Problem statement:
Word for word, restate every line of the listing that follows.

•••••

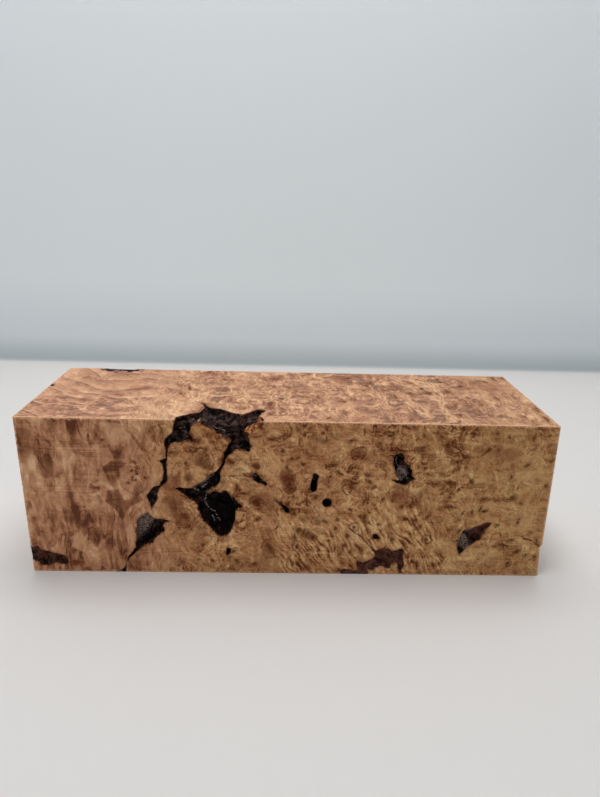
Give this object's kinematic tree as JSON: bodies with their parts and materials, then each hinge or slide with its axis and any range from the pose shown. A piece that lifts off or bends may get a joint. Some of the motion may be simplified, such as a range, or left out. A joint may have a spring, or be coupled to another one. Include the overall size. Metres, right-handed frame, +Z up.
{
  "type": "maple burl block",
  "caption": "Squared block of maple burl with ingrown bark pockets, for turning or carving; rests flat on its lower face.",
  "frame": {"origin": "middle of the lower face, on the surface that the block rests on", "axes": "+X along the block, -Y out of the face with the long seam of bark, +Z up"},
  "size_m": [0.1528, 0.049, 0.049],
  "materials": {
    "burl_wood": "sawn, dry and unsealed, with near-black glossy bark in the pockets"
  },
  "bodies": {
    "root": {"burl_block": "burl_wood"}
  },
  "joints": []
}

•••••

Result for this exercise:
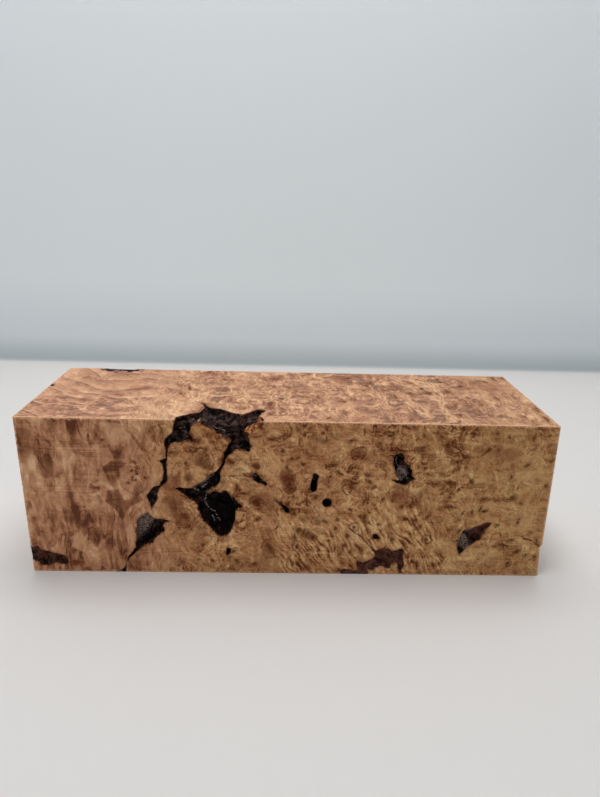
Give this object's kinematic tree as JSON: bodies with their parts and materials, then each hinge or slide with its axis and any range from the pose shown. A piece that lifts off or bends may get a joint. Some of the motion may be simplified, such as a range, or left out. A joint may have a spring, or be coupled to another one. Include the overall size. Metres, right-handed frame, +Z up.
{
  "type": "maple burl block",
  "caption": "Squared block of maple burl with ingrown bark pockets, for turning or carving; rests flat on its lower face.",
  "frame": {"origin": "middle of the lower face, on the surface that the block rests on", "axes": "+X along the block, -Y out of the face with the long seam of bark, +Z up"},
  "size_m": [0.1528, 0.049, 0.049],
  "materials": {
    "burl_wood": "sawn, dry and unsealed, with near-black glossy bark in the pockets"
  },
  "bodies": {
    "root": {"burl_block": "burl_wood"}
  },
  "joints": []
}